In the interest of transparency, the relationship between these 24 parties and the North Pickering Farms proposal should be publicly known to understand who locally will directly benefit from the proposal.  Maybe these parties have a role in North Pickering Farms, maybe they don’t.  And if not them, then who else is involved? Who is asking for control of billions in public land and millions a year in public subsidies?

Should farming elsewhere in Southern Ontario have to compete against a potential North Pickering Farms company, that leases public lands far below market value, which benefits an entitled few?

Any discussion of the federal Pickering lands and farmland must not be reduced to “Save Class 1 Farmland”.   It is complicated and multi-dimensional.

There is no business case for the government to subsidize farming on the publicly owned land in North Pickering.

 

References:

An Economic Analysis of Rural Land Use Policies in Ontario, Glenn Fox, Yi Wang, The Fraser Institute, January 2016

Does Toronto’s Growth Reduce Cropland?, pickeringairport.org, November 2022

A Future for the Lands: Economic Impact of Remaining Pickering Federal Lands if Returned to Permanent Agriculture”, Econometric Research Ltd., JRG Consulting Group, January 2018

2 thoughts on “Philosophically Speaking…#1: Class 1 Farmland

  1. Fine stuff Mark. But
    Until you address GTAA ground lease Article 44 and the real CAPACITY issue the Minister “can not” proceed. There can be no business case consideration.

    Both you as contributing author of KPMG’s report, and your friends continue to rejig the many meanings of Toronto capacity. You waste your time. That calculation was locked in the 2008 GTAA master plan and the Gov.’s NASPL. (An FAA international use formula)
    KPMG was tasked to address the issue and did not.
    They used instead GTAA’s “planning limit” of 90 average moves/hr, not the 119.46 in NASPL or the revised 133.1 of the 2017 Master plan. or the projected 158.6+ of a 6th runaway Airport.
    The current capacity issues over spring break relate to ramp crew handling limits(crewing), Nav Canada crewing limits, and probably customs crewing.

    Such limits do not relate to a Pickering build. but GTAA’s poor management .

    Don’t believe me …… go read G. Polonsky in Durham news Mar 13, 2019
    ~”If You build it they will not come”
    Why don’t you attend the “GTAA consultative committee” meeting tomorrow May 21 at 4PM and ask the question as to the sources of the March break limitation? I will probably be late.

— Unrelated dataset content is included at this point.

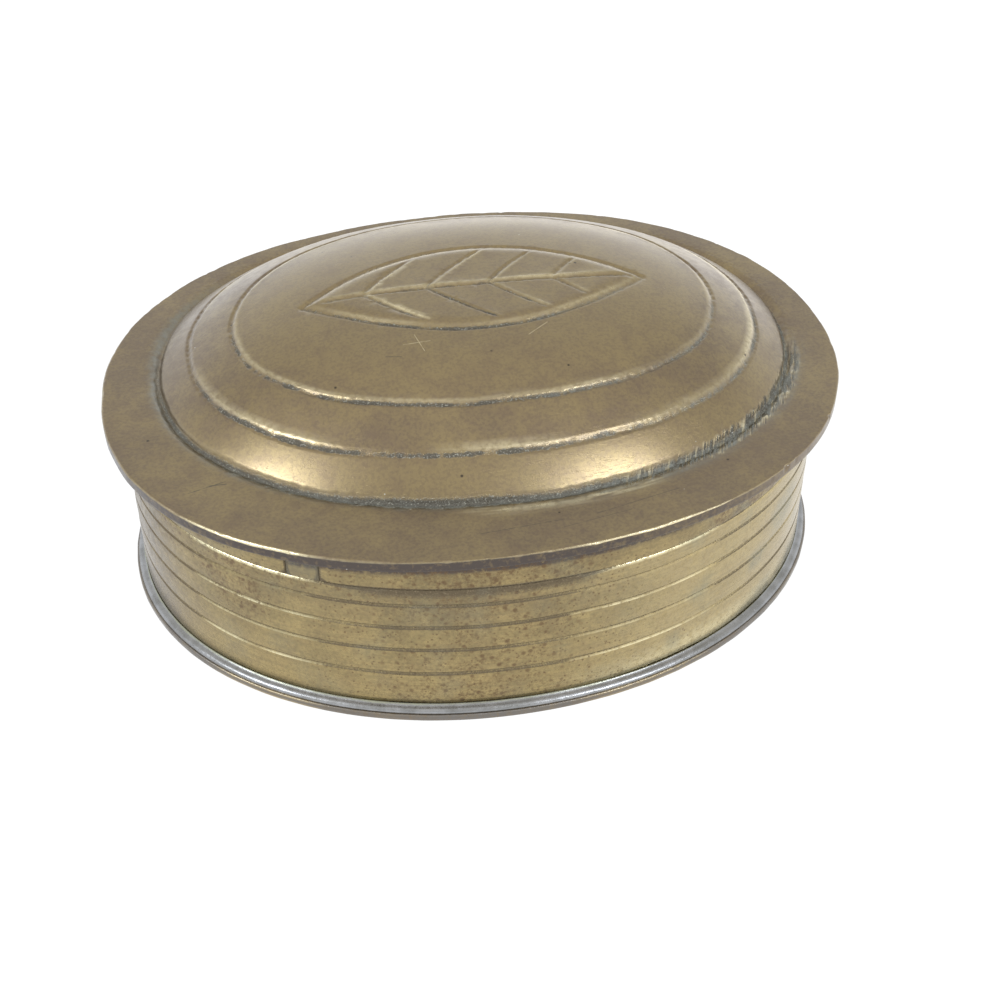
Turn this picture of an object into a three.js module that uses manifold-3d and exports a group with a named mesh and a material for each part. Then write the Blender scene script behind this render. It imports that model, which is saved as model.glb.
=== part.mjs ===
// Oval brass trinket box with a lift-off domed lid.
// Millimetres, +Z up. The origin is under the middle of the base, and the long axis lies along X.
// Strips of sheet are bent round one oval, the body's outer face, and every strip, bead and plate
// is placed by how far it lies outside (+) or inside (-) that face.
import * as THREE from "three";
import { mergeVertices } from "three/addons/utils/BufferGeometryUtils.js";
import Module from "manifold-3d";

// The oval of the body's outer face
const BODY_LENGTH = 97;
const BODY_WIDTH = 79.2;
const BODY_SQUARENESS = 2.05;      // 2 is an ellipse, more is squarer
const STATIONS = 80;               // points round every oval

// Body
const BASE_THICKNESS = 1.0;
const BASE_OVERHANG = 1.4;
const BASE_EDGE_CHAMFER = 0.25;
const WALL_HEIGHT = 20.8;
const WALL_THICKNESS = 1.0;
const LINE_HEIGHTS = [6.3, 10.5, 14.5, 18.2];  // engraved lines, above the base plate
const LINE_WIDTH = 0.5;
const LINE_DEPTH = 0.22;
const SEAM_DIRECTION = 90;         // degrees from +X, at the back
const SEAM_WIDTH = 0.8;
const BEAD_WIDTH = 1.1;
const BEAD_HEIGHT = 0.95;
const BEZEL_THICKNESS = 0.8;
const BEZEL_HEIGHT = 9;
const BEZEL_STAND = 3.2;           // how far the bezel stands proud of the wall
const SOLDER_FILM = 0.15;          // solder between faces that are soldered side by side

// Key that makes the lid go on one way round
const KEY_DIRECTION = -131.6;      // degrees from +X, at the front left
const KEY_WIDTH = 3.7;
const KEY_SLIT = 0.35;             // clearance on each side of the key
const KEY_HEADROOM = 0.4;          // clearance over the key

// Lid
const LID_OVERHANG_END = 2.5;
const LID_OVERHANG_SIDE = 1.4;
const LID_SQUARENESS = 2.16;
const LID_THICKNESS = 1.6;
const LID_EDGE_CHAMFER = 0.3;
const COLLAR_HEIGHT = 4.7;
const LID_CLEARANCE = 0.3;         // between collar and bezel
const FILLET_LEG = 0.8;            // solder fillet between collar and plate

// Dome, raised by hand: it sits a little off the middle of the plate and a little turned
const RIM_END = 7.0;               // mean width of the flat rim at the two ends
const RIM_SIDE = 7.2;              // mean width of the flat rim at front and back
const DOME_SHIFT_X = 1.0;
const DOME_SHIFT_Y = 3.6;
const DOME_TURN = -3.2;            // degrees
const DOME_SQUARENESS = 2.12;
const DOME_RISE = 10.2;
const DOME_FULLNESS = 3.4;         // power of the profile: 2 is round, more is flatter on top
const DOME_HOLLOW_INSET = 1.6;     // foot of the hollow under the dome, inside the foot of the dome
const MOAT_WIDTH = 1.5;
const MOAT_DEPTH = 0.6;
const CONTOUR_INSETS = [4.6, 10.7];  // chased ovals, measured in from the foot of the dome
const CONTOUR_WIDTH = 1.0;
const CONTOUR_DEPTH = 0.35;
const CONTOUR_LIP = 0.12;          // metal thrown up on the inner side of a chased line

// Where the rings of the faceted surfaces lie, as shares of the way from the middle to the edge
const CROWN_RINGS = [0.92, 0.72, 0.5, 0.25];
const HOLLOW_RINGS = [0.3, 0.5, 0.66, 0.78, 0.87, 0.94, 1];

// Plain pointed leaf, raised in the middle of the dome
const LEAF_LENGTH = 47;
const LEAF_WIDTH = 20;
const LEAF_RISE = 0.35;
const LEAF_ROOT = 0.8;             // how deep the leaf is joined into the dome
const LEAF_POINTS = 14;            // points along each side
const LEAF_SHOULDER = 0.94;        // share of the outline at which the leaf reaches its full rise
const LEAF_SHOULDER_RISE = 0.6;    // share of the rise at the outline itself
const LEAF_RINGS = [0.7, 0.35];
const LEAF_ROOT_RING = 0.6;
const BEAD_ARC_POINTS = 4;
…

  2. People are being heavily gaslit that taking Canada to zero emissions will solve the “climate crisis”……..while the evidence for climate crisis is nothing more than normal weather events that have always happened, some years worse and some years better – floods, droughts, rain, wind. Even if there was a “climate crisis” and even if manmade CO2 was responsible for it, taking Canada or even US and Europe along with it to zero net emissions would do NOTHING. We live on a planet and most of the world’s growing population simply don’t buy the “climate change” ideology whose policies are much onerous against the people than any bad weather would ever be. But the Canadian Left has succeeded in making “climate change” into the state’s official religion, in which any criticism of the climate change doom theory is now viewed as sacrilegious heresy, same as criticism of Islam would be in Iran, or criticism of communism would be in China. In the last city council meeting, two Councilwoman gaslit us that if we don’t have an airport in Pickering, we can help solve world’s bad weather that’s coming in 10 years (it’s always 10 years away, in the last 50 years). This would be no different than two Councilmen in ancient Athens, saying not building a temple at a certain site would protect the city from Zeus’s wrath. There is as much basis in logic and science in both instances.